From this came reflection but it also brought about hope and opportunity – opportunity for improvement and opportunity for us to redouble our commitment to you.
The creation of the Michael J. Woods Institute was the beginning of something new and exciting here at Kent Hospital. The last two years have brought about a tremendous focus on the job we do, beginning in our Emergency Department and spreading throughout the hospital.
In order to make both of these new programs safe, effective and patient-centered, we have reallocated resources to make it possible. In addition, careful coordination, planning and patient flow throughout the hospital has been addressed from the time a patient arrives to the time they are admitted or discharged.

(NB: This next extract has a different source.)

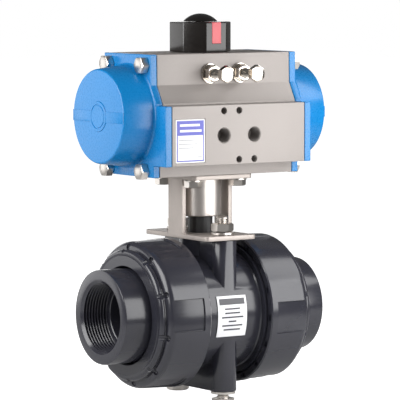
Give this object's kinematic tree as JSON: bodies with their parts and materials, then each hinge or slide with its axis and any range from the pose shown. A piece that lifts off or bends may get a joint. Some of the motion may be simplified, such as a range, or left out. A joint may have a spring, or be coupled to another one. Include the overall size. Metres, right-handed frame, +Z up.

Briefly, the practice of diversion is one that has allowed an emergency department to notify local emergency management services that, because of a high patient volume and strained staff resources, all ambulance traffic is to be redirected or diverted to another hospital.
It is important to note that the practice of diversion is not good for the quality of patient care as a whole. Patients could go elsewhere but when they do there will be no immediate access to their current records or even the team of caregivers that already may have an established and well understood history of a specific patient.
This practice can also have challenging effects on EMS personnel, as diversion forces them to leave their immediate communities for an extended time and requires them to seek mutual aid from another community EMS team. In the past, Kent Hospital has spent as much as 90 hours a month on diversion. Interestingly, Massachusetts state law prohibits this practice.
The second major accomplishment I want to explain is the new Emergency Department patient rapid assessment model. In the past, average wait time to be seen was two hours, while the entire patient visit averaged six. Today the average wait time is less than 45 minutes and the average overall visit is four hours.
This has been accomplished by establishing a more streamlined patient journey. When a patient arrives at Kent and walks into the Emergency Department, they are greeted by a friendly patient advocate and escorted into the treatment area.
From here a host of activities take place, including registration, bed assignment, nurse/provider interaction, lab work, x-rays, etc. Upon completion of testing, determination is made on discharge or admission. The new model is currently available from 9 a.m. through 9 p.m. daily. Expansion of these hours is anticipated later this year or early in 2012.
Individually, these are significant accomplishments. Collectively, this is a dramatic change in delivering safe, quality health care with a focus on the best possible outcomes.
I am excited about these improvements here at Kent Hospital. I know that they make our hospital stronger and better prepared to serve our community and our patients. I look forward to all that is in store for Kent and would reference a quote that has significant meaning for all of us at the hospital.
This quote is just an excerpt from a poem that has become part of our long history. It is simple in its phrase but powerful in its meaning: “And so the Inn stands strong ready to share the imperishable gift….as she will do for centuries to come, centuries measured not in years but in moments.”
I am proud to be a part of this moment.
Sandra Coletta is the President and CEO of Kent Hospital.